What is needed:
Every line must be returned precisely as it is written.

Materials provided:

▬▬▬▬▬▬▬▬▬▬

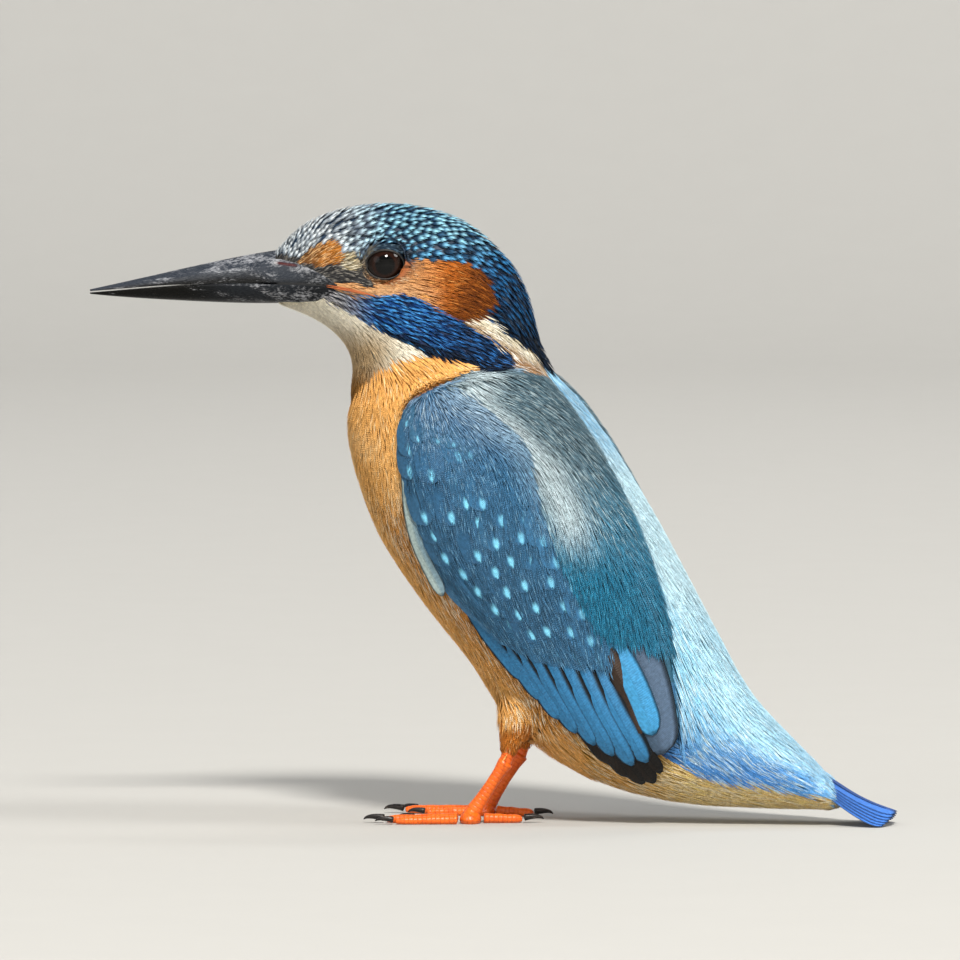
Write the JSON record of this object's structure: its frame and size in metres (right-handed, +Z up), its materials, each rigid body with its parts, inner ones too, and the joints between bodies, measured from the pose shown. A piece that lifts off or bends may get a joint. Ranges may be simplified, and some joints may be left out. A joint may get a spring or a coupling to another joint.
{
  "type": "kingfisher",
  "caption": "Life-size standing kingfisher model with folded wings, long dagger bill, short tail and small red feet flat on the floor.",
  "frame": {"origin": "middle of the bounding box at floor level, under the belly", "axes": "+Z up, -Y the way the bird faces, +X the bird's left side"},
  "size_m": [0.0412, 0.1344, 0.1031],
  "materials": {
    "plumage_blue": "glossy structural blue feathers",
    "plumage_teal": "satin teal feathers",
    "plumage_azure": "silky azure feathers",
    "plumage_cobalt": "satin cobalt feathers",
    "plumage_orange": "soft orange feathers",
    "plumage_brown": "matte dark brown feathers",
    "bill_horn": "black horn, satin",
    "eye": "wet dark brown eye",
    "leg_skin": "scaly orange-red skin",
    "claw_horn": "dark brown horn, glossy"
  },
  "bodies": {
    "root": {"head": "plumage_blue", "neck": "plumage_orange", "trunk": "plumage_orange", "rump": "plumage_azure", "tail": "plumage_cobalt", "bill_upper": "bill_horn", "bill_lower": "bill_horn", "eye_left": "eye", "wing_left": "plumage_teal", "primaries_left": "plumage_brown", "thigh_left": "plumage_orange", "leg_left": "leg_skin", "toe_inner_left": "leg_skin", "claw_inner_left": "claw_horn", "toe_middle_left": "leg_skin", "claw_middle_left": "claw_horn", "toe_outer_left": "leg_skin", "claw_outer_left": "claw_horn", "toe_hind_left": "leg_skin", "claw_hind_left": "claw_horn", "eye_right": "eye", "wing_right": "plumage_teal", "primaries_right": "plumage_brown", "thigh_right": "plumage_orange", "leg_right": "leg_skin", "toe_inner_right": "leg_skin", "claw_inner_right": "claw_horn", "toe_middle_right": "leg_skin", "claw_middle_right": "claw_horn", "toe_outer_right": "leg_skin", "claw_outer_right": "claw_horn", "toe_hind_right": "leg_skin", "claw_hind_right": "claw_horn"}
  },
  "joints": []
}
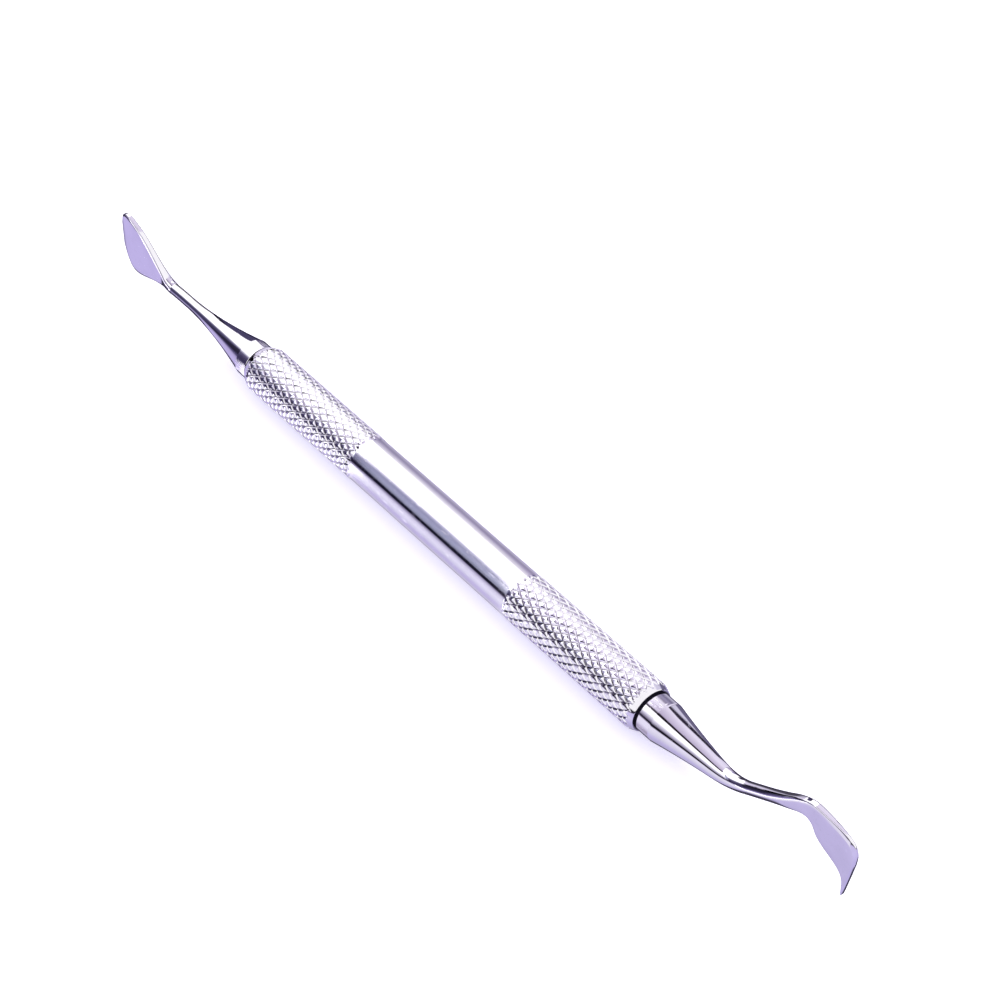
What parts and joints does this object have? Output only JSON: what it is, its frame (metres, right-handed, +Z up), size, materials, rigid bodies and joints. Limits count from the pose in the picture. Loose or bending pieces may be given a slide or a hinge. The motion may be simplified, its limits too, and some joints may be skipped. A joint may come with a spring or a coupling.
{
  "type": "cuticle pusher",
  "caption": "Double-ended steel cuticle pusher: hollow handle with diamond-knurled grips, gooseneck beak-shaped blade at one end, flared hatchet blade at the other.",
  "frame": {"origin": "middle of the handle, on its axis", "axes": "+X along the handle towards the beak-shaped blade, +Z up, away from the surface the handle lies on, with both flat blades in the XZ plane; +Y completes the right-handed frame"},
  "size_m": [0.175, 0.0082, 0.0139],
  "materials": {
    "knurled_handle": "bright polished stainless steel, diamond-knurled grips with a mirror-smooth waist",
    "pusher_steel": "mirror-polished forged stainless steel with fine polishing lines",
    "hatchet_steel": "mirror-polished forged stainless steel with fine polishing lines",
    "bush_steel": "plain turned steel"
  },
  "bodies": {
    "root": {"handle_tube": "knurled_handle", "pusher_tip": "pusher_steel", "hatchet_tip": "hatchet_steel", "pusher_socket_bush": "bush_steel", "hatchet_socket_bush": "bush_steel"}
  },
  "joints": []
}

▬▬▬▬▬▬▬▬▬▬

Exercise result:
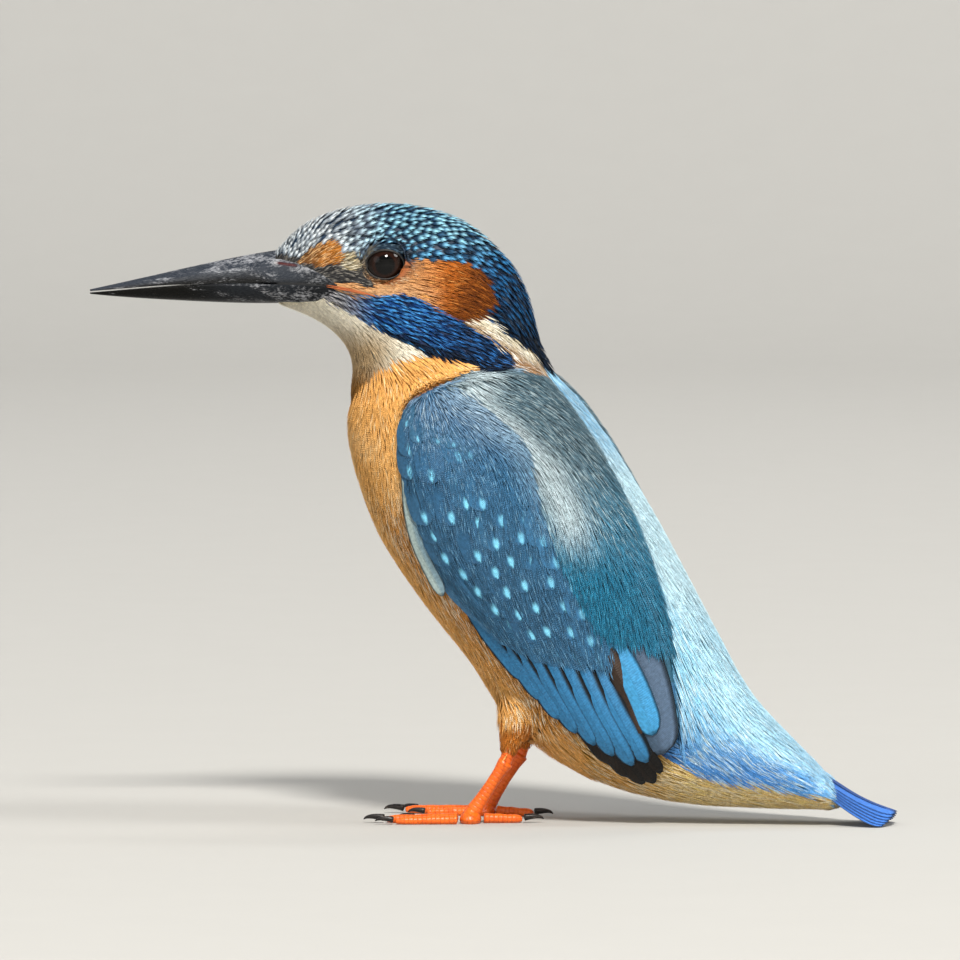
Write the JSON record of this object's structure: its frame and size in metres (right-handed, +Z up), its materials, each rigid body with its parts, inner ones too, and the joints between bodies, measured from the pose shown. A piece that lifts off or bends may get a joint. Ranges may be simplified, and some joints may be left out. A joint may get a spring or a coupling to another joint.
{
  "type": "kingfisher",
  "caption": "Life-size standing kingfisher model with folded wings, long dagger bill, short tail and small red feet flat on the floor.",
  "frame": {"origin": "middle of the bounding box at floor level, under the belly", "axes": "+Z up, -Y the way the bird faces, +X the bird's left side"},
  "size_m": [0.0412, 0.1344, 0.1031],
  "materials": {
    "plumage_blue": "glossy structural blue feathers",
    "plumage_teal": "satin teal feathers",
    "plumage_azure": "silky azure feathers",
    "plumage_cobalt": "satin cobalt feathers",
    "plumage_orange": "soft orange feathers",
    "plumage_brown": "matte dark brown feathers",
    "bill_horn": "black horn, satin",
    "eye": "wet dark brown eye",
    "leg_skin": "scaly orange-red skin",
    "claw_horn": "dark brown horn, glossy"
  },
  "bodies": {
    "root": {"head": "plumage_blue", "neck": "plumage_orange", "trunk": "plumage_orange", "rump": "plumage_azure", "tail": "plumage_cobalt", "bill_upper": "bill_horn", "bill_lower": "bill_horn", "eye_left": "eye", "wing_left": "plumage_teal", "primaries_left": "plumage_brown", "thigh_left": "plumage_orange", "leg_left": "leg_skin", "toe_inner_left": "leg_skin", "claw_inner_left": "claw_horn", "toe_middle_left": "leg_skin", "claw_middle_left": "claw_horn", "toe_outer_left": "leg_skin", "claw_outer_left": "claw_horn", "toe_hind_left": "leg_skin", "claw_hind_left": "claw_horn", "eye_right": "eye", "wing_right": "plumage_teal", "primaries_right": "plumage_brown", "thigh_right": "plumage_orange", "leg_right": "leg_skin", "toe_inner_right": "leg_skin", "claw_inner_right": "claw_horn", "toe_middle_right": "leg_skin", "claw_middle_right": "claw_horn", "toe_outer_right": "leg_skin", "claw_outer_right": "claw_horn", "toe_hind_right": "leg_skin", "claw_hind_right": "claw_horn"}
  },
  "joints": []
}
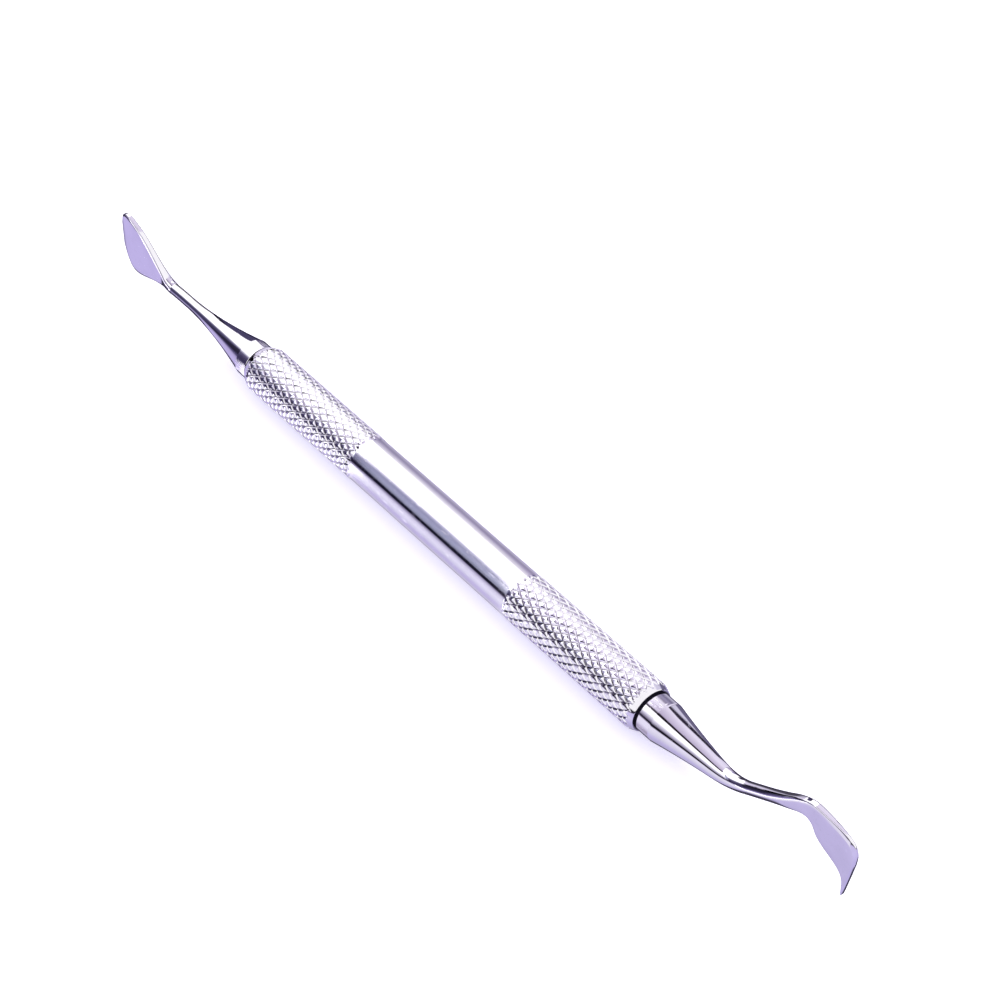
What parts and joints does this object have? Output only JSON: what it is, its frame (metres, right-handed, +Z up), size, materials, rigid bodies and joints. Limits count from the pose in the picture. Loose or bending pieces may be given a slide or a hinge. The motion may be simplified, its limits too, and some joints may be skipped. A joint may come with a spring or a coupling.
{
  "type": "cuticle pusher",
  "caption": "Double-ended steel cuticle pusher: hollow handle with diamond-knurled grips, gooseneck beak-shaped blade at one end, flared hatchet blade at the other.",
  "frame": {"origin": "middle of the handle, on its axis", "axes": "+X along the handle towards the beak-shaped blade, +Z up, away from the surface the handle lies on, with both flat blades in the XZ plane; +Y completes the right-handed frame"},
  "size_m": [0.175, 0.0082, 0.0139],
  "materials": {
    "knurled_handle": "bright polished stainless steel, diamond-knurled grips with a mirror-smooth waist",
    "pusher_steel": "mirror-polished forged stainless steel with fine polishing lines",
    "hatchet_steel": "mirror-polished forged stainless steel with fine polishing lines",
    "bush_steel": "plain turned steel"
  },
  "bodies": {
    "root": {"handle_tube": "knurled_handle", "pusher_tip": "pusher_steel", "hatchet_tip": "hatchet_steel", "pusher_socket_bush": "bush_steel", "hatchet_socket_bush": "bush_steel"}
  },
  "joints": []
}